On the tactical side, he errs by arguing that cyberspace differs from
the physical world, and that governments and laws from the physical
world have no jurisdiction there.  Though cyberspace is certainly
different in many respects from previous means of communicating, the
most important point we should be making is that those differences --
as great as they are -- are *irrelevant* to the question of what rights
and responsibilities exist there.  We should be arguing that the same
Bill of Rights that applies to all prior forms of communication has
undiminished jurisdiction in cyberspace.  Barlow himself made this very
point in an article in a recent special (Scenarios) issue of Wired:  he
said that for all the techno-hype about cyberspace, it's still
basically people talking to each other.  So he should know better.

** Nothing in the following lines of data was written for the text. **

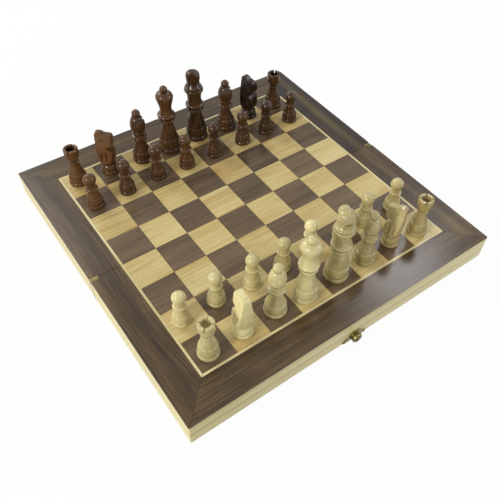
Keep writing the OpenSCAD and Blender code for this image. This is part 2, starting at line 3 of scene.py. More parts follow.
import bpy
import numpy as np
from mathutils import Matrix, Vector


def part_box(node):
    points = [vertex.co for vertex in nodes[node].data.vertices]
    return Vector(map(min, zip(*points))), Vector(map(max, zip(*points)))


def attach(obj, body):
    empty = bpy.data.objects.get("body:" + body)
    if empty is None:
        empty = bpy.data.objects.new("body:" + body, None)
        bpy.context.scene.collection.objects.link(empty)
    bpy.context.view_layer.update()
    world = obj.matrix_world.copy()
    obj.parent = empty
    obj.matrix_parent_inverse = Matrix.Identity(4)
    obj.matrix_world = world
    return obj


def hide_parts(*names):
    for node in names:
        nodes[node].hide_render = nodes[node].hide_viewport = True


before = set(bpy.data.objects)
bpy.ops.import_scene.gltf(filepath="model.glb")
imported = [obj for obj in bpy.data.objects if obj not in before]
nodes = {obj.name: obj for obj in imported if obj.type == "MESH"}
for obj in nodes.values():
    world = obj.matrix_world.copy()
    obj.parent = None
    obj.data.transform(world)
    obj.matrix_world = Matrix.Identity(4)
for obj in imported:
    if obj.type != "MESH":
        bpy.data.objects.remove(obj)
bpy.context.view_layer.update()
print("frame loaded:", len(nodes), "nodes")


# One socket of a node tree that can stand in a sum.
class Wire:
    def __init__(self, finish, socket):
        self.finish, self.socket = finish, socket

    def math(self, operation, first, second=None):
        sockets = {0: first} if second is None else {0: first, 1: second}
        return self.finish.node("Math", {"operation": operation}, sockets)

    def __add__(self, other):
        return self.math("ADD", self, other)

    def __radd__(self, other):
        return self.math("ADD", other, self)

    def __sub__(self, other):
        return self.math("SUBTRACT", self, other)

    def __rsub__(self, other):
        return self.math("SUBTRACT", other, self)

    def __mul__(self, other):
        return self.math("MULTIPLY", self, other)

    def __rmul__(self, other):
        return self.math("MULTIPLY", other, self)

    def __truediv__(self, other):
        return self.math("DIVIDE", self, other)

    def __rtruediv__(self, other):
        return self.math("DIVIDE", other, self)

    def __gt__(self, other):
        return self.math("GREATER_THAN", self, other)

    def __abs__(self):
        return self.math("ABSOLUTE", self)

    def floor(self):
        return self.math("FLOOR", self)

    def fract(self):
        return self.math("FRACT", self)

    def root(self):
        return self.math("SQRT", self)


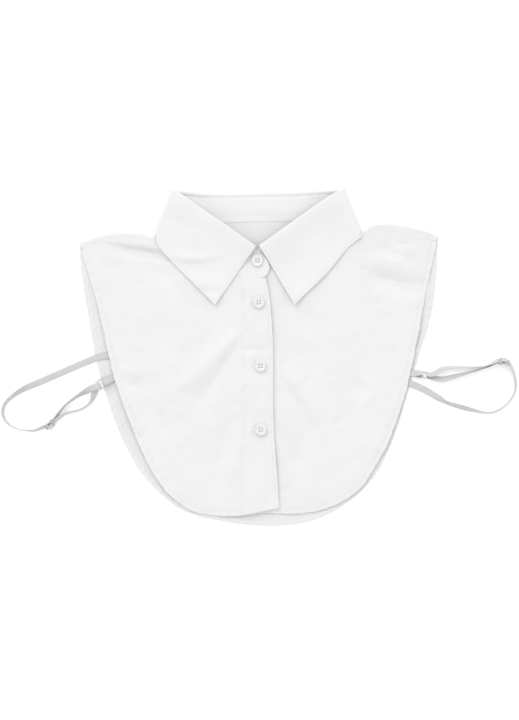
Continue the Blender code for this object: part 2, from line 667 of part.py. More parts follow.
def make_tab(name, ring_row, length, material):
    """Short strap folded through the ring, both ends under the edge of the front."""
    tail = PLY + TAB_THICKNESS + 0.5 * GAP
    upper = [(length, 0.45), (0.5 * length + 5.5, 0.45)] + TAB_HALF
    lower = [(along, -off) for along, off in upper[-2::-1]]
    stations = []
    for along, off in upper + lower:
        flat = smooth(along, 3.0, 13.0)
        settled = dict(ring_row)
        settled["z"] += (tail - settled["z"]) * flat
        settled["roll"] *= 1 - flat
        stations.append(Frame(**settled).station(along, off))
    ribbon(name, stations, material, STRAP_WIDTH, TAB_THICKNESS, 2.0)


for leftover in list(bpy.data.objects):
    bpy.data.objects.remove(leftover)
COLLECTION = bpy.data.collections.new("detachable_shirt_collar")
CUTTERS = bpy.data.collections.new("cutters")
bpy.context.scene.collection.children.link(COLLECTION)
bpy.context.scene.collection.children.link(CUTTERS)

cotton = new_material("white_cotton", (0.86, 0.86, 0.86), 0.85)
fused = new_material("stiffened_cotton", (0.88, 0.88, 0.88), 0.8)
elastic = new_material("white_elastic", (0.74, 0.74, 0.74), 0.7)
pearl = new_material("button_white", (0.85, 0.85, 0.84), 0.3)
clear = new_material("strap_fittings", (0.72, 0.72, 0.73), 0.25)

make_back_panel(cotton)
make_front("right", "front_left", cotton)
make_front("left", "front_right", cotton)
make_placket(cotton)
make_collar_stand(fused)
make_collar_leaf(fused)
for button_row in BUTTONS:
    make_button(button_row, pearl)
for strap_side, strap_rows in STRAPS.items():
    make_strap(strap_side, strap_rows, elastic, clear)
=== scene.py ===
# %% [markdown]
# # A detachable shirt collar, laid flat
# A false shirt collar is the part of a shirt that shows under a jumper: a pointed collar on
# a stand, a short bib in front and behind, buttons, and an elastic strap on each side. Here
# it lies face up on a table, and the camera looks straight down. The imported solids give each
# piece its place, so the script starts by loading them and keeping their box.

# %% Load the frame
import math

import bmesh
import bpy
import numpy as np
from mathutils import Matrix, Vector, kdtree
from mathutils.bvhtree import BVHTree


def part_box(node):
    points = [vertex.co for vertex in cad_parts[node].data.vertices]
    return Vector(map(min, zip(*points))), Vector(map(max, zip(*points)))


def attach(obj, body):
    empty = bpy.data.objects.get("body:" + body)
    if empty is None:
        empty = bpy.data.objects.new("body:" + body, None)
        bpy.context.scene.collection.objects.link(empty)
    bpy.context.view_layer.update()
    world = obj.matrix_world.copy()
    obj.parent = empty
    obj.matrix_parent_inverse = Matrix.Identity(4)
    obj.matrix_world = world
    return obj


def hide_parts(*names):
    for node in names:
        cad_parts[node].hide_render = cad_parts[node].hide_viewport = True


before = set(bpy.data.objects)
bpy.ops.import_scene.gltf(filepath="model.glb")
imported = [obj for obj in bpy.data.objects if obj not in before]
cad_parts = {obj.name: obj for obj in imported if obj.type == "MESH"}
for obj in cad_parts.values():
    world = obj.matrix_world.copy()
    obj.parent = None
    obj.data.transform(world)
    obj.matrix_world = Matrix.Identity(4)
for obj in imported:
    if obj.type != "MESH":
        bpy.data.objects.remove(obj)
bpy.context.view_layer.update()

# %% [markdown]
# ## Camera
# The photo is taken from straight above. A long lens far away keeps the outline from
# growing towards the edges of the picture, as a short lens close by would make it. One
# pixel of the picture is 0.95 mm on the table.

# %% Camera
MM = 0.001
PIXEL = 0.95 * MM
PICTURE_HEIGHT = 720
CAMERA_HEIGHT = 2.4
SENSOR = 36.0
PICTURE_MIDDLE = -0.0033   # Y under the middle of the picture
CLOTH_TOP = 0.004          # the lens is set for the cloth's upper face

camera_data = bpy.data.cameras.new("camera")
camera_data.sensor_width = SENSOR
camera_data.lens = SENSOR * CAMERA_HEIGHT / (PICTURE_HEIGHT * PIXEL)
camera_data.clip_end = 20.0
camera = bpy.data.objects.new("camera", camera_data)
camera.location = (0.0, PICTURE_MIDDLE, CAMERA_HEIGHT + CLOTH_TOP)
bpy.context.scene.collection.objects.link(camera)
bpy.context.scene.camera = camera
print("lens %.1f mm" % camera_data.lens)

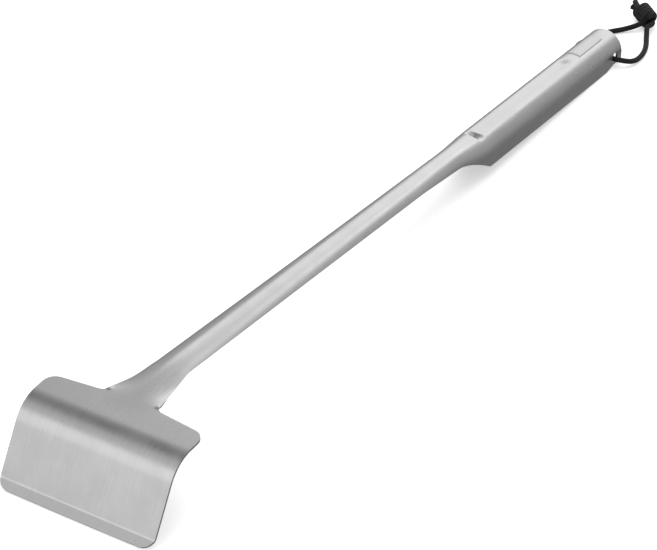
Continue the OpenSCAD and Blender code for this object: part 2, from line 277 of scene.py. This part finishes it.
def on_blade(x, d):
    """Outside point, normal and developed place of the blade at x and d down from the neck."""
    a0 = math.radians(BEND_A)
    a1 = math.radians(BEND_A - LIP_A)
    fa = q = math.radians(FLANGE_A)
    y, z = -min(d, FLANGE_L) * math.cos(fa), -min(d, FLANGE_L) * math.sin(fa)
    if d > FLANGE_L:
        q += min(d - FLANGE_L, BEND_L) / BEND_R
        y -= BEND_R * (math.sin(q) - math.sin(fa))
        z -= BEND_R * (math.cos(fa) - math.cos(q))
    if d > D_BEND:
        e = min(d - D_BEND, FACE_H)
        y, z = y - e * math.cos(a0), z - e * math.sin(a0)
    if d > D_FACE:
        r = LIP_R - SHEET_T
        q = a0 - min(d - D_FACE, LIP_BEND_L) / r
        y -= r * (math.sin(a0) - math.sin(q))
        z -= r * (math.cos(q) - math.cos(a0))
    if d > D_LIP:
        e = d - D_LIP
        y, z = y - e * math.cos(a1), z - e * math.sin(a1)
    normal = (0.0, -math.sin(q), math.cos(q))
    if y > WINDOW_Y:
        h = crown_z(y) - edge_z(y)
        z += h * max(0.0, 1 - (x / NECK_W) ** 2)
        slope = -2 * h * x / NECK_W ** 2 if abs(x) < NECK_W else 0.0
        n = math.hypot(slope, 1)
        normal = (-slope / n, -math.sin(q) / n, math.cos(q) / n)
    return (x, y, z), normal, (x, -d)


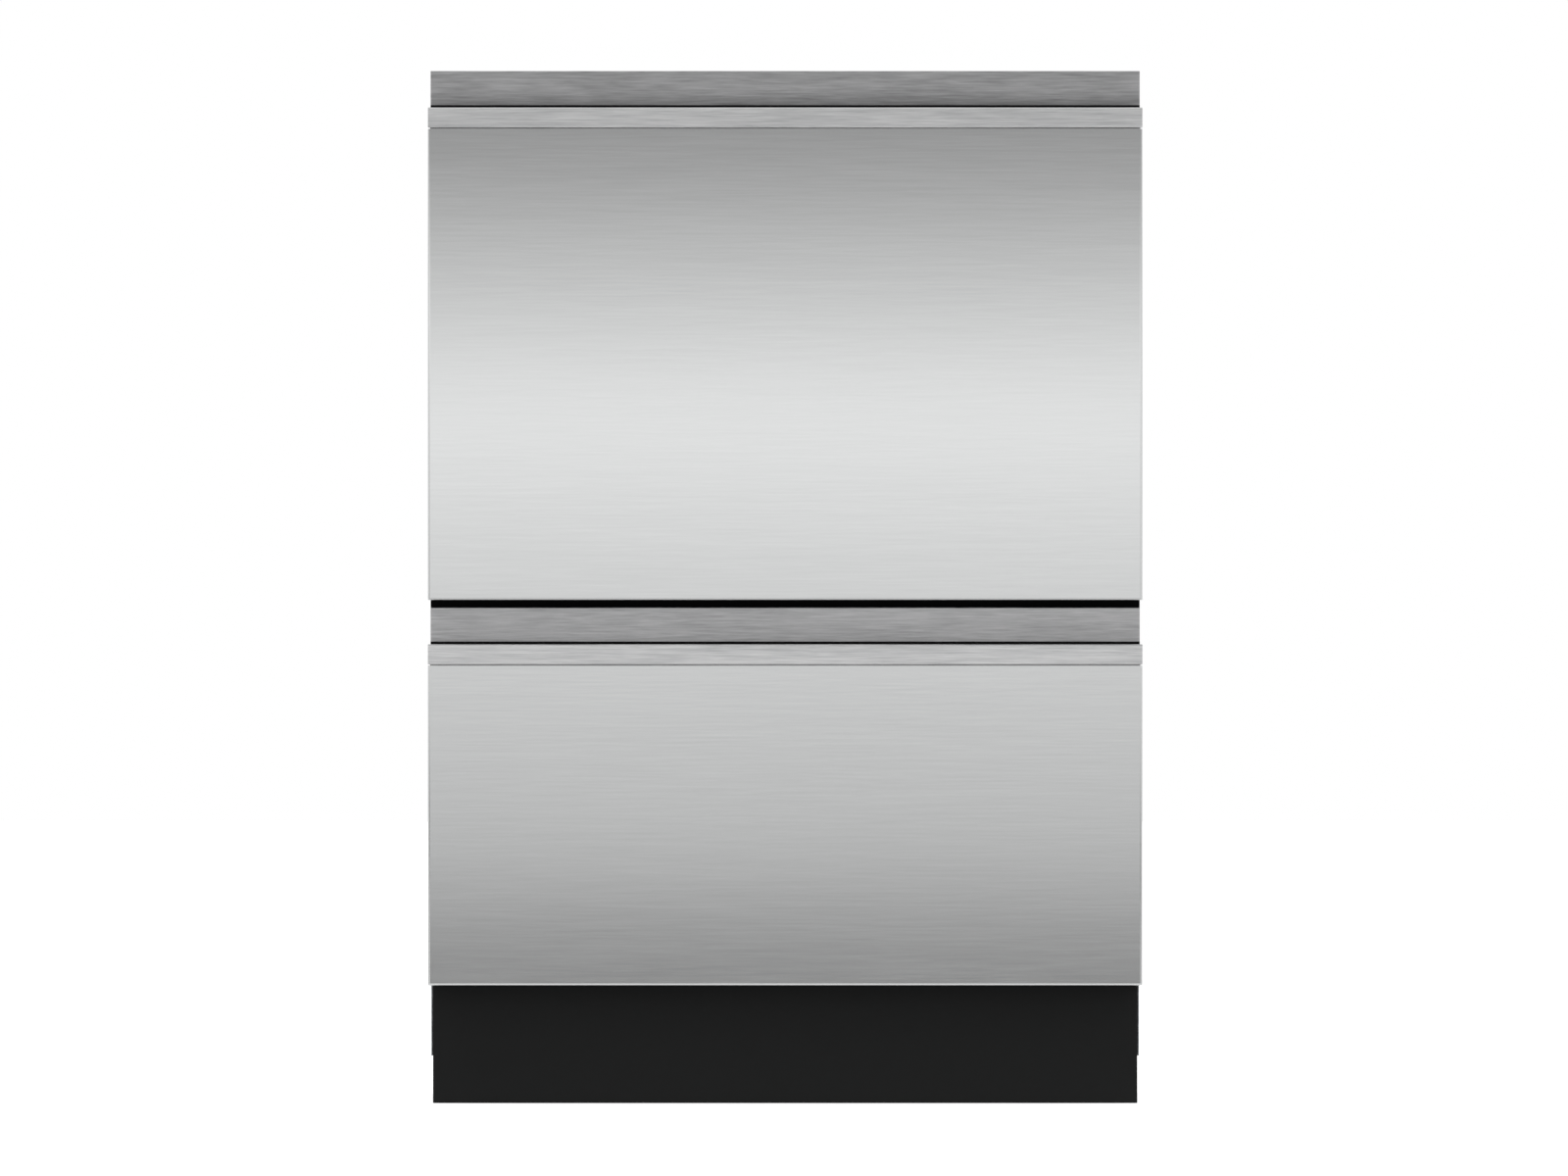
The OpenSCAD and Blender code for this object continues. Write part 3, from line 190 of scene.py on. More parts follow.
def brushed_metal(name, dark, light, rough, line, stretch, depth, anisotropic):
    """Metal brushed along the machine's width: fine lines that spread each highlight up and down."""
    material, tree, shader, place = new_material(
        name, Metallic=1.0, Anisotropic=anisotropic, Anisotropic_Rotation=0.25)
    # Real brush lines are about 0.2 mm apart. They are drawn coarser, or they wouldn't show.
    lines = grain(tree, place, (line * stretch, line, line), 3.0, 0.62)
    bands = grain(tree, place, (line * stretch * 4, line * 9, line * 9), 2.0)
    both = blend(tree, lines, bands, 0.72)
    colour(tree, shader, both, dark, light)
    gloss(tree, shader, both, rough)
    relief(tree, shader, lines, depth)
    return material


def coated_sheet(name, dark, light, rough, cell, depth, **constants):
    """Painted or plated sheet: a soft mottle and the fine orange peel of the coat."""
    material, tree, shader, place = new_material(name, **constants)
    mottle = grain(tree, place, (cell, cell, cell), 3.0)
    peel = grain(tree, place, (1.6 * MM,) * 3, 1.0)
    colour(tree, shader, mottle, dark, light)
    gloss(tree, shader, mottle, rough)
    relief(tree, shader, peel, depth, 0.5)
    return material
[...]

The declaration is also tactically wrong because it will surely raise
the ire (and possibly vengeance) of people in Congress who resent the
Internet precisely because they do not understand it.  In a newspaper
story I read last week about the signing into law of the Communications
Decency Act, Senator Exon's aide on telecommunications matters was
quoted as saying something like (I don't remember the exact quote)
"These Internet people think they're somehow not subject to the same
standards as everyone else."  The aid is wrong, of course:  what we
want is for the *same* Bill of Rights that applies to everyone else to
apply to our chosen form of communication.  Barlow's declaration just
adds fuel to this fellow's (f)ire.

More importantly, the declaration is *strategically* misguided because
it perpetuates the idea, widespread among Internet users, that the main
things wrong with the Telecommunications Act of 1996 are the decency and
abortion restrictions.  In fact, those restrictions are obvious flaws
-- legislative aberations -- that will soon be declared unconstitutional
and brushed aside.  The rest of the bill -- unfortunately not an
aberation but the result of the usual corporate domination of the
legislative process -- will then remain, allowing massive corporate
monopolization and shopping mall-ization of the online world as it
expands to include more of the population, as well as the brushing away
of valuable historical checks and balances such as the doctrine of
common carriage, limits on control of media markets, restrictions on
secondary use of information, considering the broadcast spectrum to be
a public asset, etc.  We've got to stop being so solipsistic, i.e.,
caught up in defending our own rights on the Internet, that we fail to
defend the rights of everyone *else* to have a network that treats them
as citizens instead of as consumers.